## Data extract
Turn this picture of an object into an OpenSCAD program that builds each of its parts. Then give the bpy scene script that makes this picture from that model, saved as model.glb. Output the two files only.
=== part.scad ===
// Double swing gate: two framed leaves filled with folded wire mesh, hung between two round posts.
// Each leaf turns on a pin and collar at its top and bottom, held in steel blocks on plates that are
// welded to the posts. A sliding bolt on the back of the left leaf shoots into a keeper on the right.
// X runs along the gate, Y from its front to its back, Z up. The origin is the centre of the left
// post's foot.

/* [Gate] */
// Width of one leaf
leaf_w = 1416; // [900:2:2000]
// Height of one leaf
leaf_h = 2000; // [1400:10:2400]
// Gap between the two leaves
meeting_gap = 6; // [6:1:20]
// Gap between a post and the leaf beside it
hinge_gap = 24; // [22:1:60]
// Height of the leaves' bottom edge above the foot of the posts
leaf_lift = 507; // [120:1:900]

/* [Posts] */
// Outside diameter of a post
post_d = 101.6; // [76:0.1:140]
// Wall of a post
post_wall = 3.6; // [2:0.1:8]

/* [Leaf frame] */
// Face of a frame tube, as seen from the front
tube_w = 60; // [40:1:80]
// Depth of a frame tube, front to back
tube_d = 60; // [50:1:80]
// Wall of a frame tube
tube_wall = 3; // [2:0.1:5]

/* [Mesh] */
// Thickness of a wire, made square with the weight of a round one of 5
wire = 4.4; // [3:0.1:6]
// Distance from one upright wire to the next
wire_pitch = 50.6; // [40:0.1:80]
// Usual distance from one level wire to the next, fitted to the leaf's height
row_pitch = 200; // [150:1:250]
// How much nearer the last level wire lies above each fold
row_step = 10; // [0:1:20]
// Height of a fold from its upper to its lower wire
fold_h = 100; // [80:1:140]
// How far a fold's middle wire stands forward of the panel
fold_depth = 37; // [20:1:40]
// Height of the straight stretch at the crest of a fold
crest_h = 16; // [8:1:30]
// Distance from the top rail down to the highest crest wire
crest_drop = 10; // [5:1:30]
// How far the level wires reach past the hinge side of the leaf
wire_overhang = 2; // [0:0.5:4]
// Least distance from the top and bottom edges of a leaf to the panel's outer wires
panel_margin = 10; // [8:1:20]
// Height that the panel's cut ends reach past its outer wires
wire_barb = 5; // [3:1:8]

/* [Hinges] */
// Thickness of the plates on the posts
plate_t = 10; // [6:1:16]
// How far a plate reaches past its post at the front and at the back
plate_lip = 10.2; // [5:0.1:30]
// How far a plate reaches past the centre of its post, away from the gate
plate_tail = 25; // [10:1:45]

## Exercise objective
Reproduce the data in its entirety, matching each character.

## Exercise answer
Turn this picture of an object into an OpenSCAD program that builds each of its parts. Then give the bpy scene script that makes this picture from that model, saved as model.glb. Output the two files only.
=== part.scad ===
// Double swing gate: two framed leaves filled with folded wire mesh, hung between two round posts.
// Each leaf turns on a pin and collar at its top and bottom, held in steel blocks on plates that are
// welded to the posts. A sliding bolt on the back of the left leaf shoots into a keeper on the right.
// X runs along the gate, Y from its front to its back, Z up. The origin is the centre of the left
// post's foot.

/* [Gate] */
// Width of one leaf
leaf_w = 1416; // [900:2:2000]
// Height of one leaf
leaf_h = 2000; // [1400:10:2400]
// Gap between the two leaves
meeting_gap = 6; // [6:1:20]
// Gap between a post and the leaf beside it
hinge_gap = 24; // [22:1:60]
// Height of the leaves' bottom edge above the foot of the posts
leaf_lift = 507; // [120:1:900]

/* [Posts] */
// Outside diameter of a post
post_d = 101.6; // [76:0.1:140]
// Wall of a post
post_wall = 3.6; // [2:0.1:8]

/* [Leaf frame] */
// Face of a frame tube, as seen from the front
tube_w = 60; // [40:1:80]
// Depth of a frame tube, front to back
tube_d = 60; // [50:1:80]
// Wall of a frame tube
tube_wall = 3; // [2:0.1:5]

/* [Mesh] */
// Thickness of a wire, made square with the weight of a round one of 5
wire = 4.4; // [3:0.1:6]
// Distance from one upright wire to the next
wire_pitch = 50.6; // [40:0.1:80]
// Usual distance from one level wire to the next, fitted to the leaf's height
row_pitch = 200; // [150:1:250]
// How much nearer the last level wire lies above each fold
row_step = 10; // [0:1:20]
// Height of a fold from its upper to its lower wire
fold_h = 100; // [80:1:140]
// How far a fold's middle wire stands forward of the panel
fold_depth = 37; // [20:1:40]
// Height of the straight stretch at the crest of a fold
crest_h = 16; // [8:1:30]
// Distance from the top rail down to the highest crest wire
crest_drop = 10; // [5:1:30]
// How far the level wires reach past the hinge side of the leaf
wire_overhang = 2; // [0:0.5:4]
// Least distance from the top and bottom edges of a leaf to the panel's outer wires
panel_margin = 10; // [8:1:20]
// Height that the panel's cut ends reach past its outer wires
wire_barb = 5; // [3:1:8]

/* [Hinges] */
// Thickness of the plates on the posts
plate_t = 10; // [6:1:16]
// How far a plate reaches past its post at the front and at the back
plate_lip = 10.2; // [5:0.1:30]
// How far a plate reaches past the centre of its post, away from the gate
plate_tail = 25; // [10:1:45]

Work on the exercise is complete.